Goal |
Return only the lines from the top of the material through the line marked by "(wider - narrower", unaltered.

-=-=-

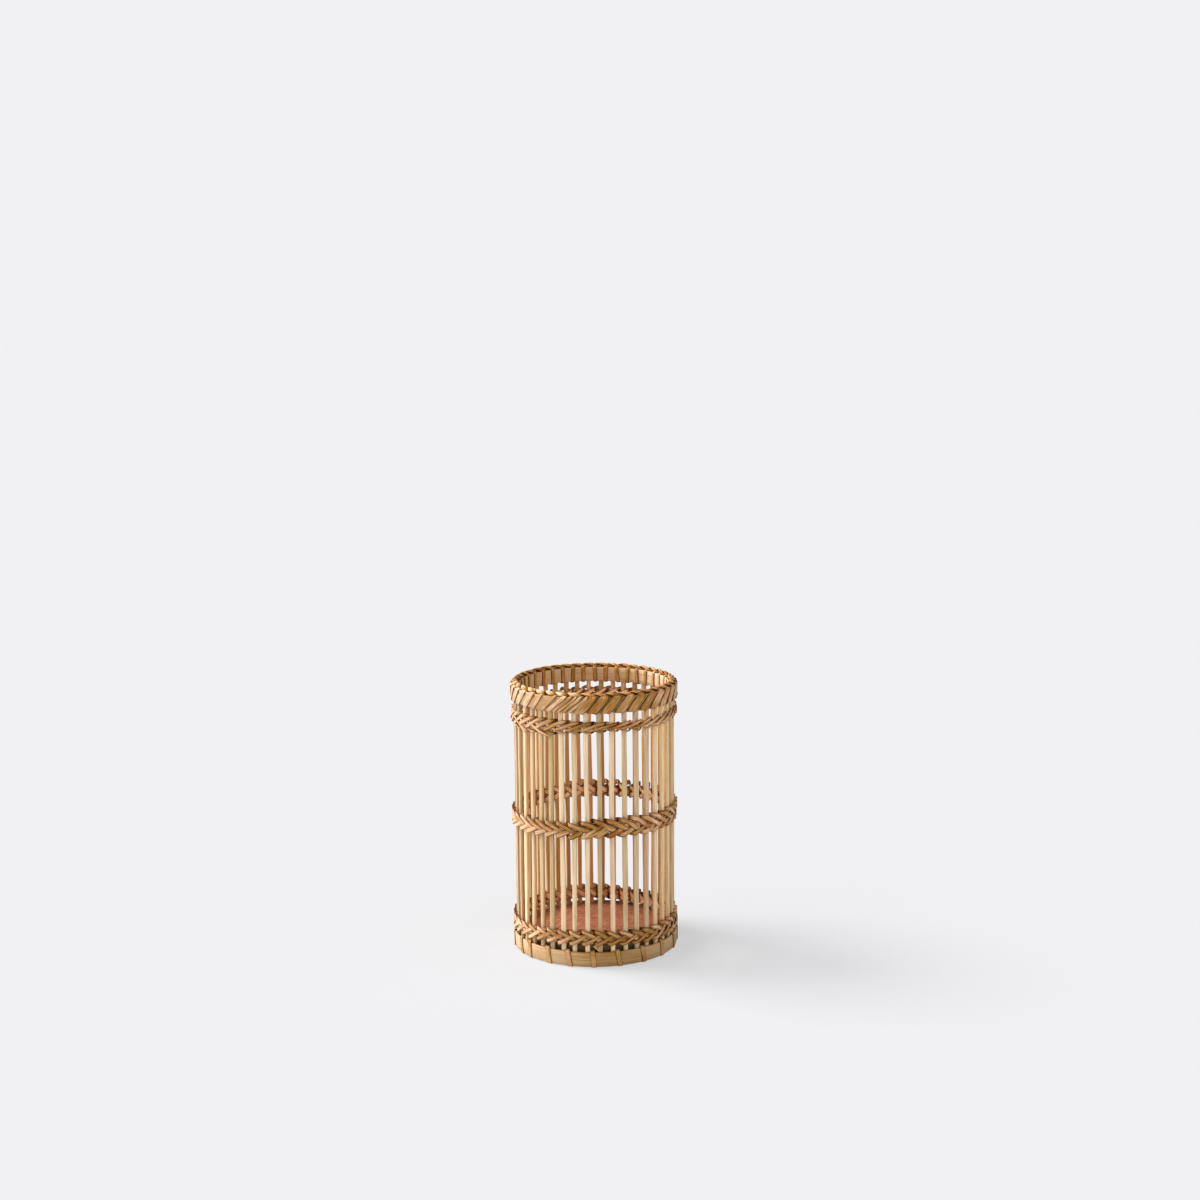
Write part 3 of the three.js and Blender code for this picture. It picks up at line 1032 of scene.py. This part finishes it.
rimToneWork = {
    "spacing": 7.3,
    "inside": 0.7,  # how far the tones spread, and how much darker they are
    "insideDarker": 0.55,
    # painted light: paler inside at the right
    "insideRight": 1.2,
    "outside": 1.3,  # the same outside, with a shift for each side as painted light and shade
    "frontFrom": -10,
    "front": -0.5,
    "right": (20, 30, 0.4),  # from this angle, over these degrees, so much paler than in front, as painted light
    "leftTo": -34,
    "left": 0.6,
    "between": 0.1,
    "ends": 0.5,  # spread of the loose turns' tones
}
rimLow, rimHigh = rimOuterBox[0][2], rimOuterBox[1][2]


def rimWidth(angle, radius, z):
    # Narrow turns inside and to the left, wide ones outside from the middle round to the right
    foot = angleFrom(-90, angle) - pitch * rimWork["lean"] * clamped((z - rimLow) / (rimHigh - rimLow))
    wider = (rimWork["wide"] - rimWork["width"]) * along(foot, *rimWork["wideStretch"])
    narrower = (rimWork["width"] - rimWork["tucked"]) * along(foot, *rimWork["tuckedStretch"])
    farFrom, farOver = rimWork["farLeft"]
    far = clamped((farFrom - foot) / farOver) * rimWork["farWider"]
    out = clamped((radius - cage["radius"]) / rimWork["outsideFrom"])
    return rimWork["width"] + (wider - narrower + far) * out - rimWork["insideNarrower"] * (1 - out)


def rimTone(angle, radius, tone):
    # Darker inside, where the turns show between pale panels
    if radius < cage["radius"]:
        right = paintedSideLight(angle, 0, 0, rimToneWork["insideRight"])
        return tone * rimToneWork["inside"] - rimToneWork["insideDarker"] + right
    place = angleFrom(-90, angle)
    rightFrom, rightOver, paler = rimToneWork["right"]
    side = rimToneWork["left"] if place < rimToneWork["leftTo"] else rimToneWork["between"]
    if place > rimToneWork["frontFrom"]:
        side = rimToneWork["front"] + paler * clamped((place - rightFrom) / rightOver)
    return tone * rimToneWork["outside"] + side


def overHoops(start, crest, inner, outer, bottom, top):
    # Corners of a turn: under both hoops, up outside and over them
    return [(start, inner, bottom), (start, outer, bottom), (crest, outer, top), (crest, inner, top)]


def makeRimLashing():
    rng = random.Random(rimWork["seed"])
    reach = rimWork["clear"] + rimWork["thickness"] / 2
    outer = outerHoopOutside + reach
    inner = innerHoopOutside - hoopThickness - reach
    top, bottom = rimHigh + reach - rimWork["sink"], rimLow - reach + rimWork["sink"]
    middle = (top + bottom) / 2
    wander = rimWork["wander"]
    corners = []
    for turn in range(cage["staves"]):
        gap = staveAngle(turn) + pitch / 2
        shift, lean = rimWork["splice"].get(turn, (0, pitch * rimWork["lean"]))
        start = gap + shift + rng.uniform(-wander, wander)
        crest = gap + shift + lean + rng.uniform(-wander, wander)
        if not corners:
            corners.append((start, inner + rimWork["startOut"], middle + rimWork["startRise"]))
        corners += overHoops(start, crest, inner, outer, bottom, top)
    corners.append((corners[0][0] + 360, inner, middle + rimWork["endRise"]))
    tones = toneByTurn(rng, rimToneWork["spacing"])
    strips = [
        windStrip(
            "rimTurns", corners, rimWidth, rimWork["thickness"], 1,
            lambda angle, radius, z: rimTone(angle, radius, tones(angle)),
            rimWork["fillet"], rimWork["crown"],
        )
    ]
    over, within = outer + rimWork["endOver"], inner + rimWork["endReach"]
    for start, crest, broad, pale in rimWork["spliceEnds"]:
        strips.append(
            windStrip(
                "rimEnd", overHoops(start, crest, within, over, bottom, top), lambda *place: broad,
                rimWork["thickness"], 1, lambda *place: tones(*place) * rimToneWork["ends"] + pale,
                rimWork["fillet"], rimWork["endCrown"],
            )
        )
    finishPiece(joinPieces(strips, "cane_rim_lashing"), lashingMaterial, "lashing_strip", "rim_lashing")


makeRimLashing()


baseWork = {
    "seed": 41,
    "width": 2.8 * mm,
    "thickness": 0.42 * mm,
    "crown": 0.8,
    "fillet": 0.5 * mm,
    "clear": 0.02 * mm,
    "hoopIn": 0.05 * hoopThickness,  # how far the outer hoop's thinner strip lies inside its solid
    "floorGap": 0.05 * mm,
    "passes": 20,
    "headBack": 0.9,  # degrees from the middle of a gap back to where a pass comes out
    "headWander": 0.6,
    "footWander": 0.9,
    "lean": 1.3,  # degrees that an outside pass drifts on its way down
    "under": 1,  # degrees that it drifts under the hoops
    "turnUp": 2.2 * mm,  # height inside at which it turns off to the next pass
    # Passes that lie further round: in the gap, outside
    "shifts": {1: (0, -0.7), 2: (0, -0.4), 15: (9, 1), 16: (9, 0.5), 17: (0, 4), 18: (0, 3), 19: (0, 0.8)},
    "startBack": 0.25,  # of the way from pass to pass, where the strip starts inside
    "endOn": 3,  # degrees beyond the last pass
    "endRise": 0.5 * mm,  # above half the inner hoop
    "toneSpacing": 9.1,
    "toneSpread": 0.8,
    "darker": 0.05,
}


def makeBaseLashing():
    rng = random.Random(baseWork["seed"])
    reach = baseWork["clear"] + baseWork["thickness"] / 2
    outer = baseOuterBox[1][0] - baseWork["hoopIn"] + reach
    inner = innerHoopOutside - hoopThickness - reach
    middle = cage["radius"]
    bottom = baseWork["thickness"] * (1 + baseWork["crown"]) / 2 + baseWork["floorGap"]
    innerTop = baseInnerBox[1][2] + reach
    outerTop = baseOuterBox[1][2] + reach
    endHeight = innerTop / 2 + baseWork["endRise"]
    headWander, footWander = baseWork["headWander"], baseWork["footWander"]
    corners = []
    for wrap in range(baseWork["passes"]):
        shift, drift = baseWork["shifts"].get(wrap, (0, 0))
        gap = staveAngle(2 * wrap) - pitch / 2 + shift
        head = gap - baseWork["headBack"] + rng.uniform(-headWander, headWander)
        foot = head + baseWork["lean"] + drift + rng.uniform(-footWander, footWander)
        footInside = foot + baseWork["under"]
        if not corners:
            corners.append((head - 360 / baseWork["passes"] * baseWork["startBack"], inner, endHeight))
        corners += [
            (head, inner, innerTop), (head, middle, innerTop), (head, middle, outerTop),
            (head + drift, outer, outerTop), (foot, outer, bottom), (footInside, inner, bottom),
            (footInside, inner, baseWork["turnUp"]),
        ]
    corners.append((corners[-1][0] + baseWork["endOn"], inner, endHeight))
    tones = toneByTurn(rng, baseWork["toneSpacing"])
    strip = windStrip(
        "cane_base_lashing", corners, lambda *place: baseWork["width"], baseWork["thickness"], -1,
        lambda *place: tones(*place) * baseWork["toneSpread"] - baseWork["darker"],
        baseWork["fillet"], baseWork["crown"],
    )
    finishPiece(strip, lashingMaterial, "lashing_strip", "base_lashing")


makeBaseLashing()
print("lashings made")


# Rim cord: two strands twisted together, half a turn for each stave

# Widths, thicknesses and tones: at half height, more at the crest, and more still where it is beaded; the
# tones, paler at the crests and beads and darker below, are painted light and shade
cordWork = {
    "seed": 53,
    "steps": 12,
    "sides": 12,
    "darkBelow": (0.1, 1.2),  # painted shade: how dark a strand is at its sides, and how much darker towards the other one
    "rise": 0.66 * mm,
    "reach": 0.8 * mm,
    "drop": 0.85 * mm,  # from the solid's top to the middle of a strand at its crest
    "clear": 0.06 * mm,
    "width": 1.9 * mm,
    "widths": (0.8, 0.2, 0.55),
    "thickness": 1.8 * mm,
    "thicknesses": (0.72, 0.1, 0.5),
    "beads": (-95, 20, 2, 20),  # the stretch of thick crests, given as the rim's are
    "beadsOut": 0.3 * mm,
    "twistWander": 0.25,
    "heightWander": 0.05 * mm,
    "toneSpacing": 8.0,
    # painted light and shade: paler at the crests, more on the beads, darker underneath
    "tones": (-0.3, 0.3, 1.5),
}


def cordSection():
    # A round strand, with painted shade on the side that lies against the other one
    dark, darker = cordWork["darkBelow"]
    points = []
    for i in range(cordWork["sides"]):
        a = math.pi * (2 * i / cordWork["sides"] - 0.5)
        points.append((math.cos(a), math.sin(a), clamped(dark - math.sin(a) * darker)))
    return points + points[:1]


def atCrest(values, bead, lift):
    half, crest, beaded = values
    return half + (crest + beaded * bead) * lift


def cordStations(phase, rng):
    count = cage["staves"]
    top = cordBox[1][2]
    z = top - cordWork["rise"] - cordWork["drop"]
    jitter = [rng.uniform(-1, 1) for _ in range(count + 2)]
    tones = toneByTurn(rng, cordWork["toneSpacing"])
    stations = []
    for i in range(count * cordWork["steps"] + 1):
        u = i / cordWork["steps"]
        k = int(u) % count
        blend = u - int(u)
        wobble = jitter[k] * (1 - blend) + jitter[(k + 1) % count] * blend
        turn = math.pi * u + phase + cordWork["twistWander"] * wobble
        angle = staveAngle(u)
        lift, side = math.cos(turn), math.sin(turn)
        bead = along(angleFrom(-180, angle), *cordWork["beads"])
        width = cordWork["width"] * atCrest(cordWork["widths"], bead, lift)
        thickness = cordWork["thickness"] * atCrest(cordWork["thicknesses"], bead, lift)
        highestMiddle = top - cordWork["clear"] - thickness / 2
        radius = cage["radius"] + side * cordWork["reach"] + cordWork["beadsOut"] * bead
        height = min(z + cordWork["rise"] * lift, highestMiddle) + cordWork["heightWander"] * wobble
        face = outward(angle) * side + up * lift
        tone = tones(angle) + atCrest(cordWork["tones"], bead, lift)
        stations.append((polar(angle, radius, height), face, width, thickness, tone))
    stations[-1] = stations[0]
    return stations


def makeRimCord():
    rng = random.Random(cordWork["seed"])
    for phase, letter in ((0, "a"), (math.pi, "b")):
        stations = cordStations(phase, rng)
        strand = rollStrip(f"cane_rim_cord_{letter}", stations, cordSection(), closed=True)
        finishPiece(strand, strandMaterial, "band_strand", "rim_cord")


makeRimCord()
print("rim cord made")


# Floor, light and camera

stage = {
    "size": 40.0,
    "floor": (0.5625, 0.5625, 0.576),
    "background": (0.8796, 0.8796, 0.8963),
    "shadowShare": 0.42,  # how much of the floor's own shading the camera sees
}


def mixForCamera(tree, share, usual, shown):
    # The camera sees that share of the one shown to it, and all other rays see the usual one
    ray = addNode(tree, "LightPath", {}).outputs["Is Camera Ray"]
    factor = addNode(tree, "Math", {0: ray, 1: share}, operation="MULTIPLY").outputs["Value"]
    return addNode(tree, "MixShader", {"Fac": factor, 1: usual, 2: shown}).outputs["Shader"]


def makeStage():
    deselectAll()
    bpy.ops.mesh.primitive_plane_add(size=stage["size"], location=(0, 0, 0))
    floor = bpy.context.object
    floor.name = "floor"
    material, tree, shader = newMaterial("paleFloor")
    feed(tree, shader, {"Base Color": stage["floor"], "Roughness": 1.0, "Specular IOR Level": 0.0})
    shown = addNode(tree, "Emission", {"Color": stage["background"]}).outputs["Emission"]
    mixed = mixForCamera(tree, 1 - stage["shadowShare"], shader.outputs["BSDF"], shown)
    feed(tree, tree.nodes["Material Output"], {"Surface": mixed})
    floor.data.materials.append(material)


# Lamps: strength, breadth, tilt from overhead and turn from the front, in degrees
lighting = {
    "keyLight": (3.9, 28.0, 44.0, -110.0),  # from the left, a little behind
    "sideLight": (1.2, 60.0, 60.0, -84.0),  # broad, from the left
    "fillLight": (0.7, 110.0, 60.0, -10.0),  # very broad, from in front
    "rightLight": (0.95, 90.0, 66.0, 62.0),  # weak and broad, from the right
}
skyStrength = 0.22


def makeSun(name, strength, breadth, tilt, turn):
    deselectAll()
    bpy.ops.object.light_add(type="SUN", rotation=(math.radians(tilt), 0, math.radians(turn)))
    sun = bpy.context.object
    sun.name = name
    sun.data.energy = strength
    sun.data.angle = math.radians(breadth)


def makeLight():
    for name, lamp in lighting.items():
        makeSun(name, *lamp)
    world = bpy.data.worlds.new("paleSky")
    bpy.context.scene.world = world
    world.use_nodes = True
    tree = world.node_tree
    sky = tree.nodes["Background"]
    feed(tree, sky, {"Color": (1, 1, 1), "Strength": skyStrength})
    shown = addNode(tree, "Background", {"Color": stage["background"]}).outputs["Background"]
    mixed = mixForCamera(tree, 1.0, sky.outputs["Background"], shown)
    feed(tree, tree.nodes["World Output"], {"Surface": mixed})


# The camera stands where the photograph was taken from: lens and sensor in millimetres, angles in degrees
view = {
    "lens": 56.01,
    "sensor": 36,
    "distance": 0.9995,
    "height": 0.3482,
    "aside": 0.0039,
    "pitch": 8.90,
    "roll": -0.49,
}


def makeCamera():
    deselectAll()
    bpy.ops.object.camera_add(
        location=(view["aside"], -view["distance"], view["height"]),
        rotation=(math.radians(90 - view["pitch"]), 0, 0),
    )
    camera = bpy.context.object
    camera.name = "photoCamera"
    camera.rotation_euler.rotate_axis("Z", math.radians(view["roll"]))
    camera.data.lens = view["lens"]
    camera.data.sensor_width = view["sensor"]
    bpy.context.scene.camera = camera


makeStage()
makeLight()
makeCamera()
bpy.context.scene.view_settings.view_transform = "Standard"
print("stage made")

-=-=-

Result |
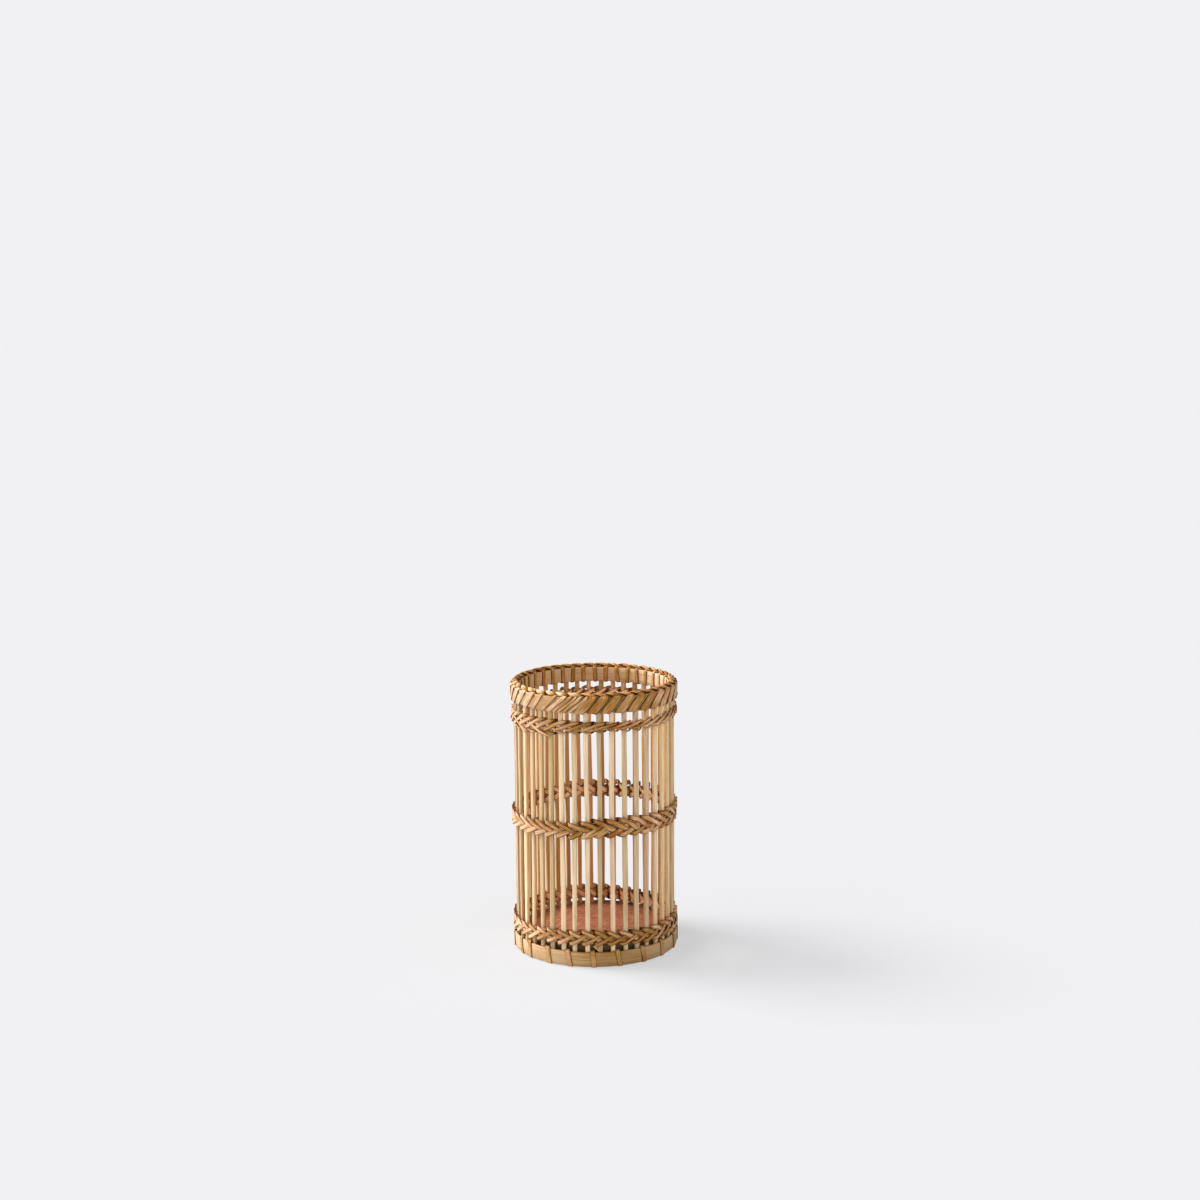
Write part 3 of the three.js and Blender code for this picture. It picks up at line 1032 of scene.py. This part finishes it.
rimToneWork = {
    "spacing": 7.3,
    "inside": 0.7,  # how far the tones spread, and how much darker they are
    "insideDarker": 0.55,
    # painted light: paler inside at the right
    "insideRight": 1.2,
    "outside": 1.3,  # the same outside, with a shift for each side as painted light and shade
    "frontFrom": -10,
    "front": -0.5,
    "right": (20, 30, 0.4),  # from this angle, over these degrees, so much paler than in front, as painted light
    "leftTo": -34,
    "left": 0.6,
    "between": 0.1,
    "ends": 0.5,  # spread of the loose turns' tones
}
rimLow, rimHigh = rimOuterBox[0][2], rimOuterBox[1][2]


def rimWidth(angle, radius, z):
    # Narrow turns inside and to the left, wide ones outside from the middle round to the right
    foot = angleFrom(-90, angle) - pitch * rimWork["lean"] * clamped((z - rimLow) / (rimHigh - rimLow))
    wider = (rimWork["wide"] - rimWork["width"]) * along(foot, *rimWork["wideStretch"])
    narrower = (rimWork["width"] - rimWork["tucked"]) * along(foot, *rimWork["tuckedStretch"])
    farFrom, farOver = rimWork["farLeft"]
    far = clamped((farFrom - foot) / farOver) * rimWork["farWider"]
    out = clamped((radius - cage["radius"]) / rimWork["outsideFrom"])
    return rimWork["width"] + (wider - narrower + far) * out - rimWork["insideNarrower"] * (1 - out)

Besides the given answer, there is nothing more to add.